(Dataset excerpt)

------------------------------------

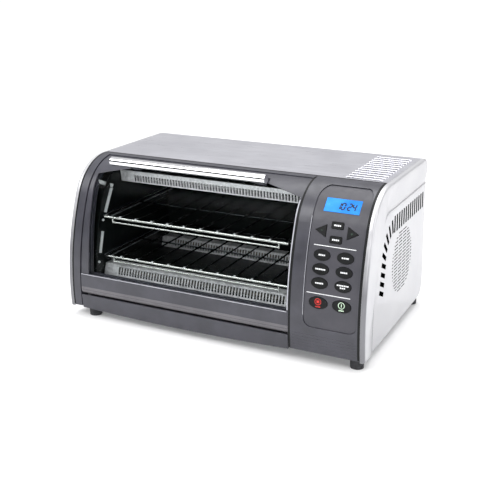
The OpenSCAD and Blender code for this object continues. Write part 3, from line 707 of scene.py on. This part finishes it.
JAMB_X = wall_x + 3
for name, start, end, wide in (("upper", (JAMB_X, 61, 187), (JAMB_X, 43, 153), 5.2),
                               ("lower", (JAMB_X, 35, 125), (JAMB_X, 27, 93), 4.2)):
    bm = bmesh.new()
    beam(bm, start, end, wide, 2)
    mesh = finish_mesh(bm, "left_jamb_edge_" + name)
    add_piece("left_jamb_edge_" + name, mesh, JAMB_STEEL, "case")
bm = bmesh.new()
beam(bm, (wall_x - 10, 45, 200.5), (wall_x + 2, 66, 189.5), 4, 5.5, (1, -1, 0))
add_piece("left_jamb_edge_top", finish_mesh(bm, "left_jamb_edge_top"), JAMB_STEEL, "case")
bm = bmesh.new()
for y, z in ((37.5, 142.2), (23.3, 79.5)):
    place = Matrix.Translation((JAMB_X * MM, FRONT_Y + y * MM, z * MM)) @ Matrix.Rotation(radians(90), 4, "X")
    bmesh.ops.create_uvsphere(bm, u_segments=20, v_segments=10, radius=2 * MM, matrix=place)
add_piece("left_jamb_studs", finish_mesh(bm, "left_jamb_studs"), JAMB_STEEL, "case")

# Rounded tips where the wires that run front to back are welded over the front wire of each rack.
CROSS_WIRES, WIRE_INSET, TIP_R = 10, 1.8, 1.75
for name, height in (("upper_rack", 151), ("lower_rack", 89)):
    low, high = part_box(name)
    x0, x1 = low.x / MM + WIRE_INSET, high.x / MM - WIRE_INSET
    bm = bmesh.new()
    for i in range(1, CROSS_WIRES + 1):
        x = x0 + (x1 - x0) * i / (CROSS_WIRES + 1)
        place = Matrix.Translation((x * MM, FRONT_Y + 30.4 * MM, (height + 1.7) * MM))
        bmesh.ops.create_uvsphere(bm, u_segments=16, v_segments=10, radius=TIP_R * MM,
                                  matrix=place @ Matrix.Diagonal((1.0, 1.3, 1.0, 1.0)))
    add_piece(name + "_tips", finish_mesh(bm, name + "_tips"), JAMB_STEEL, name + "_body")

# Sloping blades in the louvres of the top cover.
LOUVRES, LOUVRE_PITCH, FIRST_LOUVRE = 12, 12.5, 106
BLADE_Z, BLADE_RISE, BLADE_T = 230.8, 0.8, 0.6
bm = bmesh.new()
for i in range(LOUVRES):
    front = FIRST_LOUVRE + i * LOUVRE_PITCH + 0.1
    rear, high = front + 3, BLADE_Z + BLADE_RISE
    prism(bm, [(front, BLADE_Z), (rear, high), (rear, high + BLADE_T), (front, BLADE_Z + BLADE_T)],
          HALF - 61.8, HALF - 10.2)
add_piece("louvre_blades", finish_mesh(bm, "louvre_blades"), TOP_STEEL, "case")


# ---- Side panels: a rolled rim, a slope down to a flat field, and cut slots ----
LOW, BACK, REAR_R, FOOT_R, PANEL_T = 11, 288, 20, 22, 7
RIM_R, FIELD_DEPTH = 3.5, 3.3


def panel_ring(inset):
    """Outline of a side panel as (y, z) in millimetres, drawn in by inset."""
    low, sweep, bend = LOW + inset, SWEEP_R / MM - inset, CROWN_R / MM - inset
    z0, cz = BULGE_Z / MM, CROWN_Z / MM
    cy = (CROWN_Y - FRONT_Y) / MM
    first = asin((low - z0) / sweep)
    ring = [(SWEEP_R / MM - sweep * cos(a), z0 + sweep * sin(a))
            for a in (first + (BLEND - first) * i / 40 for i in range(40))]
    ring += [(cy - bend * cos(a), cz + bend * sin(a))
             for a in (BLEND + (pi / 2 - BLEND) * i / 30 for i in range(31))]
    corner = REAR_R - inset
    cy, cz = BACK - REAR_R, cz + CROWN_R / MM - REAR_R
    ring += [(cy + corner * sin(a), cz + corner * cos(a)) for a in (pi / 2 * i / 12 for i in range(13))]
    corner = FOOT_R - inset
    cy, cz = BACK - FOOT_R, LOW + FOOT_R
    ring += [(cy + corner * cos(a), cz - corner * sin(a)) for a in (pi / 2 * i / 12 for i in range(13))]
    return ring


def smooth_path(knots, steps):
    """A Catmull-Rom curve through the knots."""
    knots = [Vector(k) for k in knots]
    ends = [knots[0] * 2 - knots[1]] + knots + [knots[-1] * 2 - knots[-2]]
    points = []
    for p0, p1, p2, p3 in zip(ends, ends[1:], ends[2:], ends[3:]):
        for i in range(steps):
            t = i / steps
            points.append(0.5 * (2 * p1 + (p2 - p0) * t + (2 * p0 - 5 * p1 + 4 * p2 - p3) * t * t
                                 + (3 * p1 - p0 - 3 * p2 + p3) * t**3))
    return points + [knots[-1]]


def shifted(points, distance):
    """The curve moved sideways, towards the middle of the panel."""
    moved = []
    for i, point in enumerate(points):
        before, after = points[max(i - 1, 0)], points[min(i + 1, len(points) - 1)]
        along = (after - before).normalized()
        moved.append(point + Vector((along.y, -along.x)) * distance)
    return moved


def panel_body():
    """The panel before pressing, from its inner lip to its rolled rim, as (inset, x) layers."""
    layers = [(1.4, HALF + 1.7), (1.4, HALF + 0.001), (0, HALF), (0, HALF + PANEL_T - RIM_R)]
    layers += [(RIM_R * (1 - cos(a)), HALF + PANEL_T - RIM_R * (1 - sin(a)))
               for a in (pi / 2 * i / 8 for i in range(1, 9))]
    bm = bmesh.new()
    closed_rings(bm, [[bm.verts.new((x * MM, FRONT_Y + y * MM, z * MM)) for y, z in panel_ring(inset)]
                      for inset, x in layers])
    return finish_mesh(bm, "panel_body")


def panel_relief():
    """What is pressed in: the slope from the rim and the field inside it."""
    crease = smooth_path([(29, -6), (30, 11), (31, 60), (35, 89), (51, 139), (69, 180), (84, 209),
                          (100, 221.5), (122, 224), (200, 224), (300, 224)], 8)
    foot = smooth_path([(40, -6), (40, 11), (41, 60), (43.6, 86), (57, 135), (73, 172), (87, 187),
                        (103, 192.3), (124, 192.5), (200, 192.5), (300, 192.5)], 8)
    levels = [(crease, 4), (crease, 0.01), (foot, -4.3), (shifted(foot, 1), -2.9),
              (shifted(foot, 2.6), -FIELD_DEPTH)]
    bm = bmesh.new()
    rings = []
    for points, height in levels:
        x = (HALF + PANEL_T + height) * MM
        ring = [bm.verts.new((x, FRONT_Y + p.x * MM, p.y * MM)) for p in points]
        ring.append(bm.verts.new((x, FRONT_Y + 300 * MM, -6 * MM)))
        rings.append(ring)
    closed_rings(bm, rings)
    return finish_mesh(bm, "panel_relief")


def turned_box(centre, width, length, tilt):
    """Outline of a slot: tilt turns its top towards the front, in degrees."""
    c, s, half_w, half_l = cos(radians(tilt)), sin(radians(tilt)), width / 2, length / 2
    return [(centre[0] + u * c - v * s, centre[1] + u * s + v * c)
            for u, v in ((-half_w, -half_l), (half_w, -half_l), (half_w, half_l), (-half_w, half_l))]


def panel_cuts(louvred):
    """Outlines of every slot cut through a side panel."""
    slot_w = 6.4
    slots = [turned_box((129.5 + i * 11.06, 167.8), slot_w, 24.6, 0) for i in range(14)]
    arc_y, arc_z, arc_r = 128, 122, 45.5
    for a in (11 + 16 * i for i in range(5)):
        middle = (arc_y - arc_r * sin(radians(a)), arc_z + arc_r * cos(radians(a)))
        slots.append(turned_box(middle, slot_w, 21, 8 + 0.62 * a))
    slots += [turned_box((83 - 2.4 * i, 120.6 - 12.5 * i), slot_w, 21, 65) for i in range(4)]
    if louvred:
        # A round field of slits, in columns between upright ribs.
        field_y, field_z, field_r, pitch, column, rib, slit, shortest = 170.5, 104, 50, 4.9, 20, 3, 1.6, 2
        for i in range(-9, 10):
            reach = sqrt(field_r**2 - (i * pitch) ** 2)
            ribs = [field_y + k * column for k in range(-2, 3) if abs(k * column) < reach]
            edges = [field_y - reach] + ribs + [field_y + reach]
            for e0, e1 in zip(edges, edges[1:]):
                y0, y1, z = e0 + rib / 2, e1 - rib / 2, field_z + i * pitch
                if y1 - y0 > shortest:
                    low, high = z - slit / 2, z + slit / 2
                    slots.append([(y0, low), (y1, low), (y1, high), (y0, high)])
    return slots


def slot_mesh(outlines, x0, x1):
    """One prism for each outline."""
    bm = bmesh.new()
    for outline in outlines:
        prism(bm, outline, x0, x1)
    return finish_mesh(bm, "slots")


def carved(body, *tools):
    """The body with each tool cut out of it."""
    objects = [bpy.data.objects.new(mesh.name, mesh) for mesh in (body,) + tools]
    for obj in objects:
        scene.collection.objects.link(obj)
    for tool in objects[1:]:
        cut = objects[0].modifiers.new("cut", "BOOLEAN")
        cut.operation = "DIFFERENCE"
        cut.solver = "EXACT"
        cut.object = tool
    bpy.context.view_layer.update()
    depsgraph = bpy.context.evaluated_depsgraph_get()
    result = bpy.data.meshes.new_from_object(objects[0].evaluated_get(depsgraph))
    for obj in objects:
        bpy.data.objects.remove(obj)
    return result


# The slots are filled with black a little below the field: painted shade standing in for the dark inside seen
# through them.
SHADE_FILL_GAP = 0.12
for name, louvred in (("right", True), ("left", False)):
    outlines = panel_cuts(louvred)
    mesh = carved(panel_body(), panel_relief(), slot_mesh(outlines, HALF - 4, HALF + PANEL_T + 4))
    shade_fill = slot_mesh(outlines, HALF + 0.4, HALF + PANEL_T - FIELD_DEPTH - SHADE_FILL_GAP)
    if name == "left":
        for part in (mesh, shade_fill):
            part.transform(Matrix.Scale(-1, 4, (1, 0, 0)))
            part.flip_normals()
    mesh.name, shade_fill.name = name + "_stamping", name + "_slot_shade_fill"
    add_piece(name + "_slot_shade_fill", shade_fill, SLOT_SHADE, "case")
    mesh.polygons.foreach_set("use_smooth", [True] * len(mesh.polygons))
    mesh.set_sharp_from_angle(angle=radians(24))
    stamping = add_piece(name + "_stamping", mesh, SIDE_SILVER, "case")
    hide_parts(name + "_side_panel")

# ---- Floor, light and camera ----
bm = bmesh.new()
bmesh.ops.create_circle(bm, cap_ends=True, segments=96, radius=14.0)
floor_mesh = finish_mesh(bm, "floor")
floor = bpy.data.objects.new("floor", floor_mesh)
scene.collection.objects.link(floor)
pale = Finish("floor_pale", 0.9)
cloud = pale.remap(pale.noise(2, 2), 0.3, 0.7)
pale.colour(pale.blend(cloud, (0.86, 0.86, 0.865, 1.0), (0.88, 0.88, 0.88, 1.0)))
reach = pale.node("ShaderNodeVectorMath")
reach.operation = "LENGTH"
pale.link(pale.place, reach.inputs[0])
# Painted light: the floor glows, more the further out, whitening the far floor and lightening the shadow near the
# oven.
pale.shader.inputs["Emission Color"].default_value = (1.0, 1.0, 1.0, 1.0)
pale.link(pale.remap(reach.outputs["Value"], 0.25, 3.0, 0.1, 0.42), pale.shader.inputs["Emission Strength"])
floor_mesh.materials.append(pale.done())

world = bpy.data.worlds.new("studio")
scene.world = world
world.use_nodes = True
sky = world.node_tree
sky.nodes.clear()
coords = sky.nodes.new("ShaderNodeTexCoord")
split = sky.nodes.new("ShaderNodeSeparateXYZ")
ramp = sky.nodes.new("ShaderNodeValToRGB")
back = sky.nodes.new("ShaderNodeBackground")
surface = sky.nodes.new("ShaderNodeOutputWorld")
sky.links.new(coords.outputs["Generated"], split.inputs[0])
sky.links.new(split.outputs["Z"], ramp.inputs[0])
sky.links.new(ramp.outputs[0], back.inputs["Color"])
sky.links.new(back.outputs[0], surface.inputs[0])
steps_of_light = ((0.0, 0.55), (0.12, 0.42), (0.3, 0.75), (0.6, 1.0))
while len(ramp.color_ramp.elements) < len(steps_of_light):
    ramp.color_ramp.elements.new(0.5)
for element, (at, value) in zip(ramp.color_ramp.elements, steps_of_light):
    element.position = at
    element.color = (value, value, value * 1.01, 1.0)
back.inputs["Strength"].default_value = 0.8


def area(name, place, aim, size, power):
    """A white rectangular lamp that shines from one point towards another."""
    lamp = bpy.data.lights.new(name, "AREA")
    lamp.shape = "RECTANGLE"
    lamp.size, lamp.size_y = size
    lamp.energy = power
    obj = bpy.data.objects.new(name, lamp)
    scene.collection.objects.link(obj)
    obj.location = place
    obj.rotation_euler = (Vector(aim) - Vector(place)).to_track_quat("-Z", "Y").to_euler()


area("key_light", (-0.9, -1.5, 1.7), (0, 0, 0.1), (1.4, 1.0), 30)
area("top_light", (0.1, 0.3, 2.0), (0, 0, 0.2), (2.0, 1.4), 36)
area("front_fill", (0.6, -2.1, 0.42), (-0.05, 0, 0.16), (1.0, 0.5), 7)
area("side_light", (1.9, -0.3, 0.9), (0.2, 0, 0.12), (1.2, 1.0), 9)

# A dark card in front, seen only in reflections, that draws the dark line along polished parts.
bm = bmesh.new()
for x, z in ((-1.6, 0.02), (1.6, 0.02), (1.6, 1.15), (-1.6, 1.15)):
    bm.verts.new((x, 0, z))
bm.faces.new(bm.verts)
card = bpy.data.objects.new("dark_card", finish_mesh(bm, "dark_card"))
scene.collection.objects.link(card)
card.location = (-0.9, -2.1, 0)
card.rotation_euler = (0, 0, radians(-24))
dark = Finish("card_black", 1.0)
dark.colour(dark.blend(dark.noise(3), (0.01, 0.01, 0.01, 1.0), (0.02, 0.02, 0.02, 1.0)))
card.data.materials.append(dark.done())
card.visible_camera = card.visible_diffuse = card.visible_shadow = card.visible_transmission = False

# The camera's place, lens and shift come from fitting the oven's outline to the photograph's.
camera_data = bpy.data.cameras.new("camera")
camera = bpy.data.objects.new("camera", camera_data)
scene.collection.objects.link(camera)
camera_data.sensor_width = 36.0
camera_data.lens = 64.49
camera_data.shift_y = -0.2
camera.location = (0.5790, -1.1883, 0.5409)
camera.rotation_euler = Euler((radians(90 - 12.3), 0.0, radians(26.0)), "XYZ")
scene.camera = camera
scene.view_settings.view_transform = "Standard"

------------------------------------

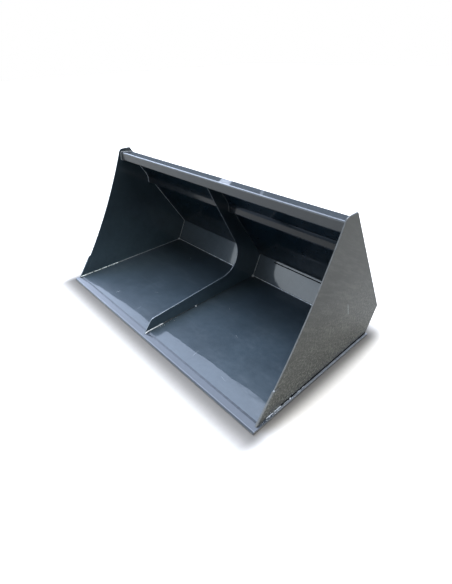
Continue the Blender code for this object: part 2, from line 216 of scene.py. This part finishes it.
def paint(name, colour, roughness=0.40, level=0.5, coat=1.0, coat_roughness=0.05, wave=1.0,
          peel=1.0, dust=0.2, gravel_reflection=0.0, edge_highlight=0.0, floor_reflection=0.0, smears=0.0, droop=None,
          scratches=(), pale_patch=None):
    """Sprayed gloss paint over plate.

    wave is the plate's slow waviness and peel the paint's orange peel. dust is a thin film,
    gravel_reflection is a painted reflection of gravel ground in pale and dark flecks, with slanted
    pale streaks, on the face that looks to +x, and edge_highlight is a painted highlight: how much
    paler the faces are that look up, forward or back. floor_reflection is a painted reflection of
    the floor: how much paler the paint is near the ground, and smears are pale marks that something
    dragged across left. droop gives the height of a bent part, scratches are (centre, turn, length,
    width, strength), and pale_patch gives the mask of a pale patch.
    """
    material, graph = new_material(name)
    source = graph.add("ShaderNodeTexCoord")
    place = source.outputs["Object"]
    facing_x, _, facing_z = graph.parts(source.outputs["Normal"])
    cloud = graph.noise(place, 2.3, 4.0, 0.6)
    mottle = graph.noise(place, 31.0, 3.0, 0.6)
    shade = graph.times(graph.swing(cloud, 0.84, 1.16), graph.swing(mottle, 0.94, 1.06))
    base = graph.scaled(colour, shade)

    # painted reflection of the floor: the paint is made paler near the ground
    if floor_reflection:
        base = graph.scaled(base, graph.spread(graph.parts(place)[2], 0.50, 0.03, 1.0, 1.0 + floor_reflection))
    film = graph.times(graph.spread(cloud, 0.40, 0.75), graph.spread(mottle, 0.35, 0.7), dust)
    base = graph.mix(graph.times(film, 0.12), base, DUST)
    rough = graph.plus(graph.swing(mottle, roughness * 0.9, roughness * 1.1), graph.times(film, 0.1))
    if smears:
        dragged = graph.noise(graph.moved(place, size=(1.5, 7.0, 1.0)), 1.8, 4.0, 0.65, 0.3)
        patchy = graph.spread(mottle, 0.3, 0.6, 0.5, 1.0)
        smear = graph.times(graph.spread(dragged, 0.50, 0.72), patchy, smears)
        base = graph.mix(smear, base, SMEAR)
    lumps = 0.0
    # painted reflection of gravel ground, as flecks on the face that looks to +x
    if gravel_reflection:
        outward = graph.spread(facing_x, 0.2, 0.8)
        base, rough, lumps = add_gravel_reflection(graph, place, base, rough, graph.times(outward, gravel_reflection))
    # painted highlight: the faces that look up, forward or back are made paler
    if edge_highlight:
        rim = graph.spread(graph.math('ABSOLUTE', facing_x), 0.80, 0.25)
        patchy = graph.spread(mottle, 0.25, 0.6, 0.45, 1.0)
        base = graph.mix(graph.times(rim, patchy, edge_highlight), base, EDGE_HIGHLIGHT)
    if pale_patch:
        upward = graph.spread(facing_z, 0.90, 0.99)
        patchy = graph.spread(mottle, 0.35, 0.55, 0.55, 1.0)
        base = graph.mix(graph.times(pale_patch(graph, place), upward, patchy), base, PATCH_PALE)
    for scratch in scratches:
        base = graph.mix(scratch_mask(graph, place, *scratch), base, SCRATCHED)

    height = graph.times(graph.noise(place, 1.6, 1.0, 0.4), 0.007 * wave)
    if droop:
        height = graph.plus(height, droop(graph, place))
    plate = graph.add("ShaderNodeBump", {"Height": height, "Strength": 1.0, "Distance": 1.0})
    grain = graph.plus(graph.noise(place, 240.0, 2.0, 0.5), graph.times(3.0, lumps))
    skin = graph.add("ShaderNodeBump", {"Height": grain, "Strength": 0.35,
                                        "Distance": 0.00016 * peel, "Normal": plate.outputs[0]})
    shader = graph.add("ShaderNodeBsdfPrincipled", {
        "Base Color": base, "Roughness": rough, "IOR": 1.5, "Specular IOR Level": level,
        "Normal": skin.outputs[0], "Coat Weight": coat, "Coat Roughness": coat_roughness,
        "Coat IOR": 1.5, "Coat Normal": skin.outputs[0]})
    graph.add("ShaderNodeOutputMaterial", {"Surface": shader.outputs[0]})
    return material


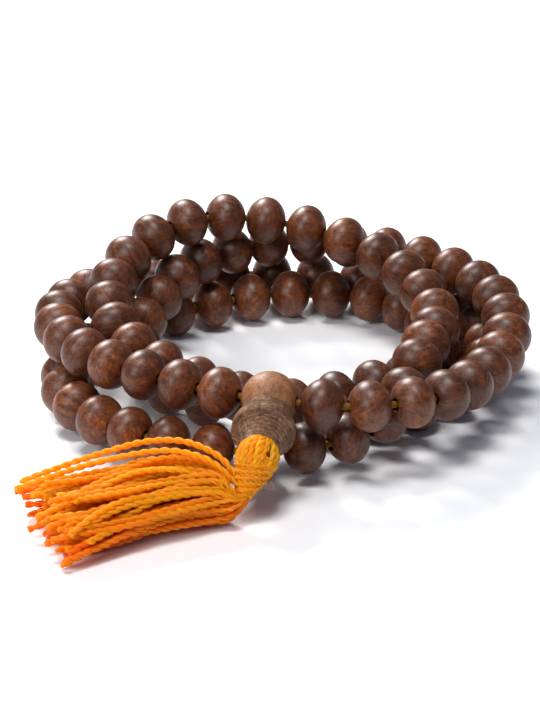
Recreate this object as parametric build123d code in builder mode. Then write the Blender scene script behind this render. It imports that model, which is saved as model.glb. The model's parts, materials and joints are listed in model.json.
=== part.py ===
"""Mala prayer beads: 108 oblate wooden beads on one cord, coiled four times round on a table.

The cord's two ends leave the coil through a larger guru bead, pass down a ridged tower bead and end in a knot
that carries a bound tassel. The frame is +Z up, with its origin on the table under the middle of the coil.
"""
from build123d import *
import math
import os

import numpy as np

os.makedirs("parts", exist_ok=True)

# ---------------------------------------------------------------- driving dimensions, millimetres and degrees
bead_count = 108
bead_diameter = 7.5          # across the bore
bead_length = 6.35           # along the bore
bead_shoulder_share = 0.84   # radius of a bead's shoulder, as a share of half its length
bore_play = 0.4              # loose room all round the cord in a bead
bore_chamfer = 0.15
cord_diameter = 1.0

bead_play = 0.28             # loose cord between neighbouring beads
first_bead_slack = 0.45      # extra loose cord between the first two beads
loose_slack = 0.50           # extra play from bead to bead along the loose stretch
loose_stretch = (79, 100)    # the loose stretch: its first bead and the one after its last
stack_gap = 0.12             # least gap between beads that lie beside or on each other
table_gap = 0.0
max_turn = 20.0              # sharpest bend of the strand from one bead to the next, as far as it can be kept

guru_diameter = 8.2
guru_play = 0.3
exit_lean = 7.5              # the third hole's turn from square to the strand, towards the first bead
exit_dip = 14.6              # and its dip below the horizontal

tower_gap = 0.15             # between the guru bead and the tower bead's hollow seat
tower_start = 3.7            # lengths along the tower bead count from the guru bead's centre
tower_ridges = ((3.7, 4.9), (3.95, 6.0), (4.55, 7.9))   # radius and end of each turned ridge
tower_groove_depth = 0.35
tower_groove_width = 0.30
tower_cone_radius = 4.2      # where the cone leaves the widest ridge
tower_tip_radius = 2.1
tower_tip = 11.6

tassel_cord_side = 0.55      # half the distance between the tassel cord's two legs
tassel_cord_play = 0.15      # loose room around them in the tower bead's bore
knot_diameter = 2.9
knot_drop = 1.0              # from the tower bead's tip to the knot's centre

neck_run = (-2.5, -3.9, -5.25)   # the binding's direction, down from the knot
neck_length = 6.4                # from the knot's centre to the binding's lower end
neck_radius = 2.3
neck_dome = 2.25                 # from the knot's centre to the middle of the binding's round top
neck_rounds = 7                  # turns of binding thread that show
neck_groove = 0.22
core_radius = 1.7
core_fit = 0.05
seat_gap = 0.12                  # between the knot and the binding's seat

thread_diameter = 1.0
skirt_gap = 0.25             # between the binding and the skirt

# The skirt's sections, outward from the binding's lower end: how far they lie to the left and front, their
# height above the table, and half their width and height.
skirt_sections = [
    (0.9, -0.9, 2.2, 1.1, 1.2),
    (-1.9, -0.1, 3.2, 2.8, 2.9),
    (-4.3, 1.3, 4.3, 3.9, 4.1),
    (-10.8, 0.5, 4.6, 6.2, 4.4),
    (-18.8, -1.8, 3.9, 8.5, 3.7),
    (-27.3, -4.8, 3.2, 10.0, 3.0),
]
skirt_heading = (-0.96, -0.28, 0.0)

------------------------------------

TASK REQUIREMENTS:
Using the data above, extract exactly the lines from the one that holds "Continue the Blender" to the one that holds "paint over plate.", both ends included, and no others.

SOLUTION TO THIS TASK:
Continue the Blender code for this object: part 2, from line 216 of scene.py. This part finishes it.
def paint(name, colour, roughness=0.40, level=0.5, coat=1.0, coat_roughness=0.05, wave=1.0,
          peel=1.0, dust=0.2, gravel_reflection=0.0, edge_highlight=0.0, floor_reflection=0.0, smears=0.0, droop=None,
          scratches=(), pale_patch=None):
    """Sprayed gloss paint over plate.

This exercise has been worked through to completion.